As The Beatles famously sang, “we all wanna change the world.” In a Great Minds session from CES 2024, Garry Jacobs, president and CEO World Academy of Art and Sciences, Amandeep Singh Gill, under-secretary-general, United Nations, and Megan Lee, chairwoman and CEO of Panasonic, questioned exactly how we can think like an innovator and change the world.
Technology is making dreams a reality—it educates, entertains, and helps heal. It is also moving faster than ever before and, in doing so, changes how we see the world, each other, and the future. We now have the tools to makes changes in security, sustainability, health, and more. The more critical the issue, the more need for innovative technology. The panel and CES celebrated all that tech offers the future of humanity.
Singh Gill is an electronics engineer himself and was part of a technology envoy created at the Unite Nations. Its mission is to leverage technology responsibility and to advance the UN mandates, specifically the sustainability goals, global security, and human rights. Technology impacts all of the UN’s mandates today, whether it is peace keeping or complex issues around geopolitics. Government state members need a point of contact to talk about technology pillars, and Singh Gill’s envoy establishes that.

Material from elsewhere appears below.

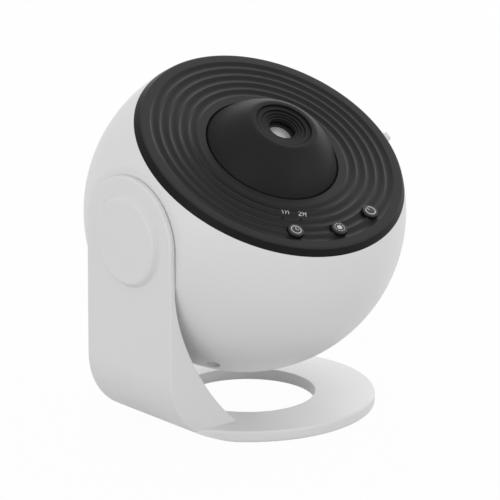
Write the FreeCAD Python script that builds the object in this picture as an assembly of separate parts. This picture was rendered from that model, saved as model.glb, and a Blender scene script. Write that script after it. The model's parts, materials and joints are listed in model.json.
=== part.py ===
import FreeCAD, Part
import math
import os

os.makedirs("parts", exist_ok=True)

# Ball-shaped planetarium projector on a one-armed ring stand. Millimetres, +Z up, front towards -Y.
# The stand is drawn about the ball's centre. Everything in the ball is drawn upright about the same
# centre, with the dark panel on top (+Z) and its buttons towards -Y, and is then leaned forward.

# ---- shared --------------------------------------------------------------------------------------
over = 1.0                  # how far a cutting body runs past the faces it cuts
end_gap = 0.3               # gap at the end of a shaft, pipe or ring
press_gap = 0.05            # radial gap of a pressed-in ring or shaft
screw_room = 0.5            # hole left beyond a screw's end
screw_out = 0.6             # a through screw's end beyond its thread
head_recess = 0.1           # screw heads below the base cover's face

# ---- stand ---------------------------------------------------------------------------------------
ball_radius = 70.0          # outside of the ball
ball_gap = 12.4             # air between the ball and the top of the base ring
head_tilt = 30.0            # degrees that the panel leans forward as the projector stands
ring_height = 5.1           # base ring, underside to top
ring_radius = 55.7          # outside of the base ring
ring_hole = 29.5            # hole through the base ring
flare_radius = 12.0         # hollow curve in plan that leads the arm's sides into the ring
flare_lap = 0.15            # start of that curve inside the arm's side
ring_offset = 1.5           # base ring's centre, beside the ball's centre, away from the arm
arm_width = 56.2
arm_thick = 2.8             # flat upper part of the arm
arm_outer = 65.7            # ball's centre to the arm's outer face
corner_radius = 30.0        # outside bend from the arm into the base
gusset_top = 17.0           # below the pivot, where the arm starts to thicken into the base
gusset_knee = 21.0          # lower ends of the two bends of its curve, below its start
gusset_drop = 49.0
gusset_run = 18.2           # how far in the second bend ends
gusset_foot = 36.7          # how far in from the arm's outer face the thick foot reaches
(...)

Perhaps most importantly, there is no other option but to think of the impact of technology and the response to it in global terms. Even the most capable nations can’t handle it on the national level. We have seen this be true in areas like cryptocurrency, AI, and across the many media platforms. The UN has a foundation of norms, values, and commitment to help frame the discussions to bring nations together.
Everyone is looking for purpose. International frameworks bring this purpose.
Lee closed the panel with a very important message. Panasonic was founded 105 years ago with what Lee called a 250-year vision. That’s very forward thinking.
While the company has the Panasonic Foundation focusing on STEM and educating today’s youth for a future in a highly technological world, Lee—a former art major—reminded us all of the key to innovation. “Sometimes you just stop and daydream about everything,” she said. “Not everything is a mathematics equation.”